| RECORDS SHOWN |

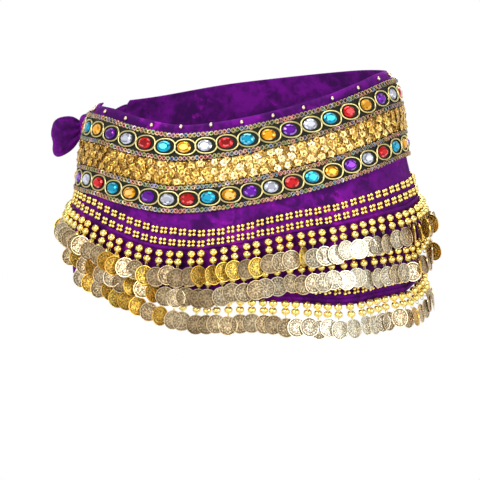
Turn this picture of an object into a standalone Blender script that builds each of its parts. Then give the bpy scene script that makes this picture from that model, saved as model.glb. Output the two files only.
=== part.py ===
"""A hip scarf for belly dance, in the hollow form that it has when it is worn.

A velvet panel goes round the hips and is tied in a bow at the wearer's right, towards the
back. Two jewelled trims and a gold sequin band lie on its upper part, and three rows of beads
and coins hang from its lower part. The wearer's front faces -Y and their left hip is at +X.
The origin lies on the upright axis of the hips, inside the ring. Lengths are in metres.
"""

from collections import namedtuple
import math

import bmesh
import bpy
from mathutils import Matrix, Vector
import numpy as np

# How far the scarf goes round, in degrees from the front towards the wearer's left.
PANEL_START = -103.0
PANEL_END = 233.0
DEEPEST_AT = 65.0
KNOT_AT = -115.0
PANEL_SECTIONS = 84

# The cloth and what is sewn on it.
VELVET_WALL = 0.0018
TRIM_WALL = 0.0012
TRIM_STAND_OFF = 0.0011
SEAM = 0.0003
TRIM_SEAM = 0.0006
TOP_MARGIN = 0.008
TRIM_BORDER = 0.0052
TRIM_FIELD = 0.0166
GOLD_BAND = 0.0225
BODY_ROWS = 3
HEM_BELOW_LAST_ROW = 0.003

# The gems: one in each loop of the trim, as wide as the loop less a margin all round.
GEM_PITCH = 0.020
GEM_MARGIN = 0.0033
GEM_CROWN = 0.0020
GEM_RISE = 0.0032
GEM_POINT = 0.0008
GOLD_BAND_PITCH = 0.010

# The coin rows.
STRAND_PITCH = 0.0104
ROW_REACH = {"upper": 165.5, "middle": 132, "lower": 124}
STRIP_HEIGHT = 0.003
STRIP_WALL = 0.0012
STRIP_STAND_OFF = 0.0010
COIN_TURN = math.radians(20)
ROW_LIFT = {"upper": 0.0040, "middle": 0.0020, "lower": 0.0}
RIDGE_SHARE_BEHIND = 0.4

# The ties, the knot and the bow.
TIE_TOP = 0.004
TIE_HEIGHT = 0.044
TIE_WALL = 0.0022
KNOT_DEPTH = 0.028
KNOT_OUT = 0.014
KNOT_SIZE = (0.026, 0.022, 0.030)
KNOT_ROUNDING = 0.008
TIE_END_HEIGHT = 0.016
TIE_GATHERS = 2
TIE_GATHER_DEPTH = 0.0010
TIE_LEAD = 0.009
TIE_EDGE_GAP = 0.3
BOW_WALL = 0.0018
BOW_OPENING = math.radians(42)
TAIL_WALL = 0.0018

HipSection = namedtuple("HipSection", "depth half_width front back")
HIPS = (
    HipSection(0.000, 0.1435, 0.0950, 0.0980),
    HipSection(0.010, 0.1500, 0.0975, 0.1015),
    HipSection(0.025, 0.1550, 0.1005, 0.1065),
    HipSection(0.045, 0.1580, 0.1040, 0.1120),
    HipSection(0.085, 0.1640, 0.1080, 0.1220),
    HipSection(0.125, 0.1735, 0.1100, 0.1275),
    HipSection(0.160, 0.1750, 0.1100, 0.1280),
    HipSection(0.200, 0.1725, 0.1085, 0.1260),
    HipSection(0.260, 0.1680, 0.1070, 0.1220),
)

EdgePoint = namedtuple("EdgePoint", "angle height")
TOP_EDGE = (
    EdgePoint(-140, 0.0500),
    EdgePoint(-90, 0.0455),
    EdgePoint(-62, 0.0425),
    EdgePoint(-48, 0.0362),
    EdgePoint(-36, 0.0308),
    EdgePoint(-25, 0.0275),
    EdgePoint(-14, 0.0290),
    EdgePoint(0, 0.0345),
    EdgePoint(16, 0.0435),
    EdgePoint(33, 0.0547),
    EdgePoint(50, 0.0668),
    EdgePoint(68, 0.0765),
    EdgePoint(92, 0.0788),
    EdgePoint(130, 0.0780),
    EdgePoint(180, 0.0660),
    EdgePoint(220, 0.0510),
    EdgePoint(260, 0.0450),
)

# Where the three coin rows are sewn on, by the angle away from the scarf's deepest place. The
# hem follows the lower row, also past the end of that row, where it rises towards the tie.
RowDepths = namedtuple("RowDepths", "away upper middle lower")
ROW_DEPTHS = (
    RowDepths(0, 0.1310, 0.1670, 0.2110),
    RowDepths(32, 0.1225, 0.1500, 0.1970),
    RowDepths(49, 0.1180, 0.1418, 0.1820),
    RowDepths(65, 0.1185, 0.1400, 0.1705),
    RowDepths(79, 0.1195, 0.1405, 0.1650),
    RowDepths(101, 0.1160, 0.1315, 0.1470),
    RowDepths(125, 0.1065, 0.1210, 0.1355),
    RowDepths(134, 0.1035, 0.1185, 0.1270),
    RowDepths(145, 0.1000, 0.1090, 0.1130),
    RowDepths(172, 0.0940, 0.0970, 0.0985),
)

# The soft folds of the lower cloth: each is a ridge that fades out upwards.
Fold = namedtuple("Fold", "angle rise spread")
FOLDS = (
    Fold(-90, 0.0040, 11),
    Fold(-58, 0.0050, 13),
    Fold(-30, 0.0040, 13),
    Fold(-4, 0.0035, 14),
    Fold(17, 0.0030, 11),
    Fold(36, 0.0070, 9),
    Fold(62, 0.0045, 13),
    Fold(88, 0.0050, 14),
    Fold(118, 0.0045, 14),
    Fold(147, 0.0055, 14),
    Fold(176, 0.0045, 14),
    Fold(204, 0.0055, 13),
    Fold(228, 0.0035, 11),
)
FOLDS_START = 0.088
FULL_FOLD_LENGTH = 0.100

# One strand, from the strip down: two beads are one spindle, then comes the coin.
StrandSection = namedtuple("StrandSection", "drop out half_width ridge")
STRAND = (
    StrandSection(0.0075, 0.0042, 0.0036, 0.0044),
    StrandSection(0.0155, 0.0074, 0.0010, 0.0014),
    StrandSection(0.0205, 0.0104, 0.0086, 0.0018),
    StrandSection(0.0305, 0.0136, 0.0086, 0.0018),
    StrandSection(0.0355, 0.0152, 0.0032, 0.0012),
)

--

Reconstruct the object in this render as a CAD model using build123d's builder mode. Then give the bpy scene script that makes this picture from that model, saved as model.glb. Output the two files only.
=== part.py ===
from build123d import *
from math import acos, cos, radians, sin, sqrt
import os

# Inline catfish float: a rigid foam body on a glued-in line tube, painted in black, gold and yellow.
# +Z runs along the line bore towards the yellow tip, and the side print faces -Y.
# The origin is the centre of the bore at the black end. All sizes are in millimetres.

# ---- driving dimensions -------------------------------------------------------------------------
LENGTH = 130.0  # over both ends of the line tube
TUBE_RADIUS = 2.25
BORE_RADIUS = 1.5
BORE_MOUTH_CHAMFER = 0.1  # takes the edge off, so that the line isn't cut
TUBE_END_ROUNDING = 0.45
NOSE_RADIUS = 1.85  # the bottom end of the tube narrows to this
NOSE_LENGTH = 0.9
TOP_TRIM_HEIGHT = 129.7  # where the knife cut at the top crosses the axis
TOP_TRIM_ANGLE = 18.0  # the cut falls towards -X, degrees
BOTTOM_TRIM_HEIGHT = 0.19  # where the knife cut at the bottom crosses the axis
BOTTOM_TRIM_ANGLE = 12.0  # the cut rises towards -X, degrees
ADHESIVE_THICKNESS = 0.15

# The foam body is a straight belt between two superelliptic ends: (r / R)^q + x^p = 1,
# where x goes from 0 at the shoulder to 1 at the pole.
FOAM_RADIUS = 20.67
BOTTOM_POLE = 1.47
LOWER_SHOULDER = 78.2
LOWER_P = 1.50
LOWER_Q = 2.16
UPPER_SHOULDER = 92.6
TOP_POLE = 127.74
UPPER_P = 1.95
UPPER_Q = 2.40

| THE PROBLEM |
Each line from the line with "Turn this picture" to the line with "it is worn." is to be echoed exactly; both boundary lines are included, and nothing else is to be output.

| TASK SOLUTION |
Turn this picture of an object into a standalone Blender script that builds each of its parts. Then give the bpy scene script that makes this picture from that model, saved as model.glb. Output the two files only.
=== part.py ===
"""A hip scarf for belly dance, in the hollow form that it has when it is worn.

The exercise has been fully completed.